Copy out all of the data below with no alterations.

• • • • • • •

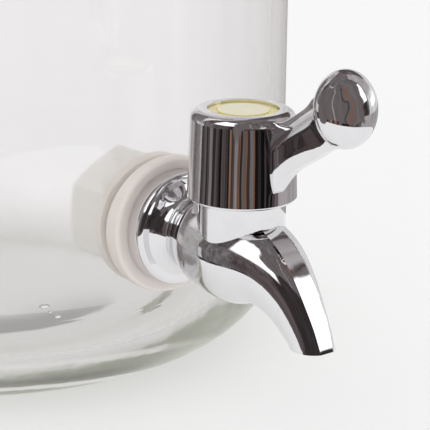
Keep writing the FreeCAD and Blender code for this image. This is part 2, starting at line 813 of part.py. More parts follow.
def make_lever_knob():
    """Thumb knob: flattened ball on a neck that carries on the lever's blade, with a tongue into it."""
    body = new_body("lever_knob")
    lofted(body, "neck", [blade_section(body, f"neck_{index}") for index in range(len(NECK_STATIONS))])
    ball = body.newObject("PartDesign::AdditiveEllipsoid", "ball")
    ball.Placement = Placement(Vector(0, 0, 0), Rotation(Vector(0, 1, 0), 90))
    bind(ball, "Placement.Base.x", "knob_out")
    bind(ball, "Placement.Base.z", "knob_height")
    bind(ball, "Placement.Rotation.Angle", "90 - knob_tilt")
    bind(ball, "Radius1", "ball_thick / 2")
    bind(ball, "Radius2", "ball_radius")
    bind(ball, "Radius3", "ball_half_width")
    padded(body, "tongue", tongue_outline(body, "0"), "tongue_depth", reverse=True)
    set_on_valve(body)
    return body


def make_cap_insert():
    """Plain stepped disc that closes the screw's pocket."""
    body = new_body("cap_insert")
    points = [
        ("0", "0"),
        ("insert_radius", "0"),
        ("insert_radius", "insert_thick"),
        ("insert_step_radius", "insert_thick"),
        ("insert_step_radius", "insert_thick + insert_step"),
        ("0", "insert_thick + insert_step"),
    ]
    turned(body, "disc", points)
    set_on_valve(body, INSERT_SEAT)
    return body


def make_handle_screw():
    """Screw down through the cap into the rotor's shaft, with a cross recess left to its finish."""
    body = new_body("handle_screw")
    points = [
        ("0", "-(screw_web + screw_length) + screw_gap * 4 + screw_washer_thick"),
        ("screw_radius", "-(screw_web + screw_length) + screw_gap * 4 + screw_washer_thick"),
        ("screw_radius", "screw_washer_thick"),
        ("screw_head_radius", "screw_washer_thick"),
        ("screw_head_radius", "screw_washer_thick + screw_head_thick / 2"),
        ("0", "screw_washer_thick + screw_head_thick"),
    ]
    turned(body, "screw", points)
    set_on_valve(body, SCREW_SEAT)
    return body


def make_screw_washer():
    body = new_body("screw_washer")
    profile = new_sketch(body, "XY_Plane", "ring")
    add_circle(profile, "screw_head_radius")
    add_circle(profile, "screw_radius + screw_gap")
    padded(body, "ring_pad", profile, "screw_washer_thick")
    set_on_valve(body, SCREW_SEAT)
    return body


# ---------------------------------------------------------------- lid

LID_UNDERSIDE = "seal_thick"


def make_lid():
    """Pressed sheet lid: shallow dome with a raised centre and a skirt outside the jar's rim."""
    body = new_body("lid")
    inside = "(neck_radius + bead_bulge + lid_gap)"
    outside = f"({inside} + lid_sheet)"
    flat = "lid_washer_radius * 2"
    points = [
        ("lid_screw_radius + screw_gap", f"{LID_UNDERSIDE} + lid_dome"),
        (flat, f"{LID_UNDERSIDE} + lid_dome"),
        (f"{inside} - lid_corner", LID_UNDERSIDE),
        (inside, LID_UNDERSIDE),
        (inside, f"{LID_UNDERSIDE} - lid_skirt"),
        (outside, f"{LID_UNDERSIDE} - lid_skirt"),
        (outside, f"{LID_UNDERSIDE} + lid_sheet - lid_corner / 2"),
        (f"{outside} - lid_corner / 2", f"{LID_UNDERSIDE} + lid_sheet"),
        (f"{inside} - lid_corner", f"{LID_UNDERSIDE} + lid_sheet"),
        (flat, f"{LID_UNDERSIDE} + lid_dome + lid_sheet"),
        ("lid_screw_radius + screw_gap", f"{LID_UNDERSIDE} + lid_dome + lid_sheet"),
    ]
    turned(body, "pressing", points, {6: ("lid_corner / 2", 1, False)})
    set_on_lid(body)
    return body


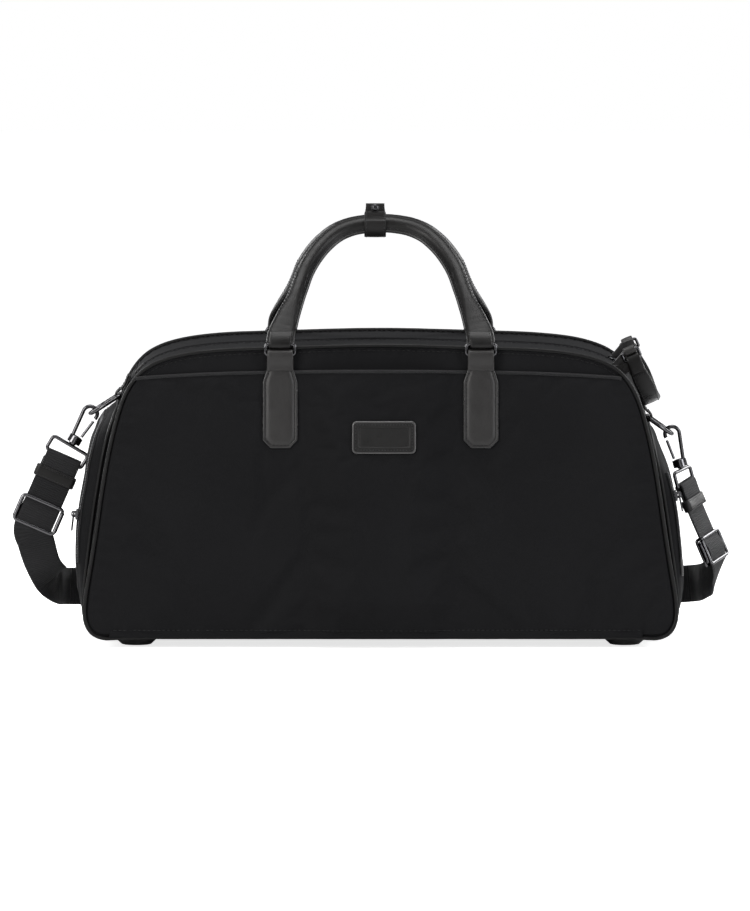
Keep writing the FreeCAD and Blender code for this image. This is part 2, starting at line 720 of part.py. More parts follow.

• • • • • • •

Full answer:
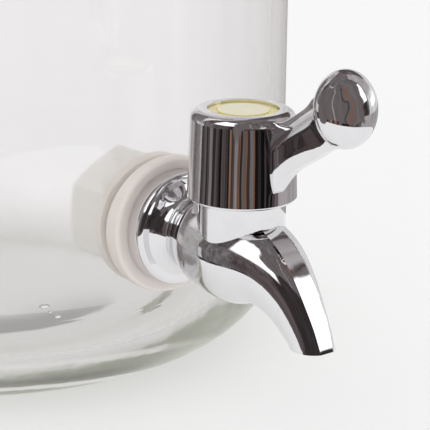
Keep writing the FreeCAD and Blender code for this image. This is part 2, starting at line 813 of part.py. More parts follow.
def make_lever_knob():
    """Thumb knob: flattened ball on a neck that carries on the lever's blade, with a tongue into it."""
    body = new_body("lever_knob")
    lofted(body, "neck", [blade_section(body, f"neck_{index}") for index in range(len(NECK_STATIONS))])
    ball = body.newObject("PartDesign::AdditiveEllipsoid", "ball")
    ball.Placement = Placement(Vector(0, 0, 0), Rotation(Vector(0, 1, 0), 90))
    bind(ball, "Placement.Base.x", "knob_out")
    bind(ball, "Placement.Base.z", "knob_height")
    bind(ball, "Placement.Rotation.Angle", "90 - knob_tilt")
    bind(ball, "Radius1", "ball_thick / 2")
    bind(ball, "Radius2", "ball_radius")
    bind(ball, "Radius3", "ball_half_width")
    padded(body, "tongue", tongue_outline(body, "0"), "tongue_depth", reverse=True)
    set_on_valve(body)
    return body


def make_cap_insert():
    """Plain stepped disc that closes the screw's pocket."""
    body = new_body("cap_insert")
    points = [
        ("0", "0"),
        ("insert_radius", "0"),
        ("insert_radius", "insert_thick"),
        ("insert_step_radius", "insert_thick"),
        ("insert_step_radius", "insert_thick + insert_step"),
        ("0", "insert_thick + insert_step"),
    ]
    turned(body, "disc", points)
    set_on_valve(body, INSERT_SEAT)
    return body


def make_handle_screw():
    """Screw down through the cap into the rotor's shaft, with a cross recess left to its finish."""
    body = new_body("handle_screw")
    points = [
        ("0", "-(screw_web + screw_length) + screw_gap * 4 + screw_washer_thick"),
        ("screw_radius", "-(screw_web + screw_length) + screw_gap * 4 + screw_washer_thick"),
        ("screw_radius", "screw_washer_thick"),
        ("screw_head_radius", "screw_washer_thick"),
        ("screw_head_radius", "screw_washer_thick + screw_head_thick / 2"),
        ("0", "screw_washer_thick + screw_head_thick"),
    ]
    turned(body, "screw", points)
    set_on_valve(body, SCREW_SEAT)
    return body


def make_screw_washer():
    body = new_body("screw_washer")
    profile = new_sketch(body, "XY_Plane", "ring")
    add_circle(profile, "screw_head_radius")
    add_circle(profile, "screw_radius + screw_gap")
    padded(body, "ring_pad", profile, "screw_washer_thick")
    set_on_valve(body, SCREW_SEAT)
    return body


# ---------------------------------------------------------------- lid

LID_UNDERSIDE = "seal_thick"


def make_lid():
    """Pressed sheet lid: shallow dome with a raised centre and a skirt outside the jar's rim."""
    body = new_body("lid")
    inside = "(neck_radius + bead_bulge + lid_gap)"
    outside = f"({inside} + lid_sheet)"
    flat = "lid_washer_radius * 2"
    points = [
        ("lid_screw_radius + screw_gap", f"{LID_UNDERSIDE} + lid_dome"),
        (flat, f"{LID_UNDERSIDE} + lid_dome"),
        (f"{inside} - lid_corner", LID_UNDERSIDE),
        (inside, LID_UNDERSIDE),
        (inside, f"{LID_UNDERSIDE} - lid_skirt"),
        (outside, f"{LID_UNDERSIDE} - lid_skirt"),
        (outside, f"{LID_UNDERSIDE} + lid_sheet - lid_corner / 2"),
        (f"{outside} - lid_corner / 2", f"{LID_UNDERSIDE} + lid_sheet"),
        (f"{inside} - lid_corner", f"{LID_UNDERSIDE} + lid_sheet"),
        (flat, f"{LID_UNDERSIDE} + lid_dome + lid_sheet"),
        ("lid_screw_radius + screw_gap", f"{LID_UNDERSIDE} + lid_dome + lid_sheet"),
    ]
    turned(body, "pressing", points, {6: ("lid_corner / 2", 1, False)})
    set_on_lid(body)
    return body


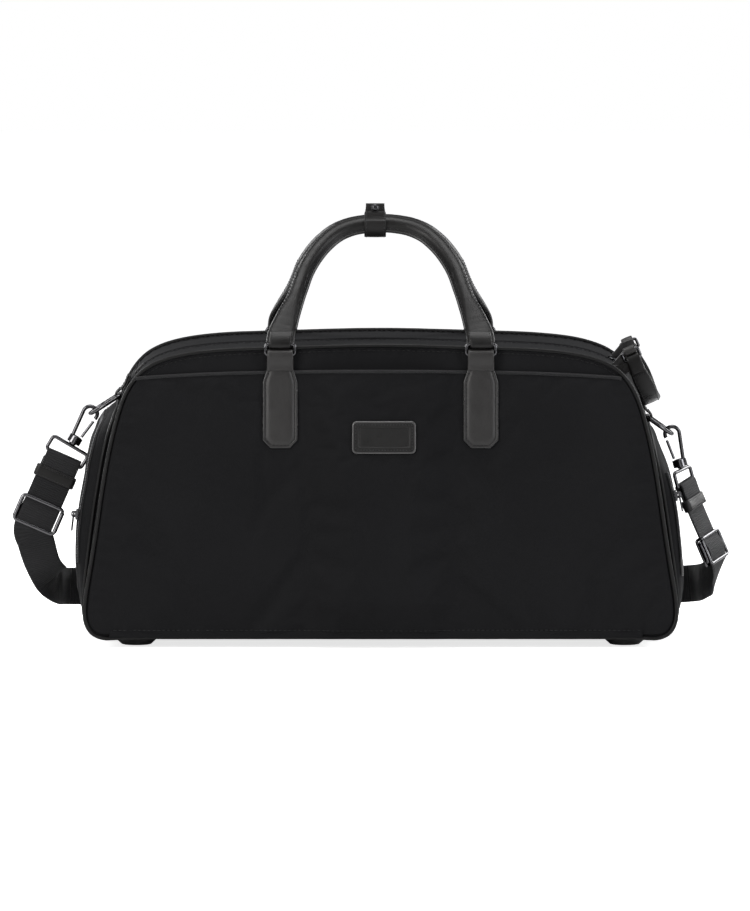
Keep writing the FreeCAD and Blender code for this image. This is part 2, starting at line 720 of part.py. More parts follow.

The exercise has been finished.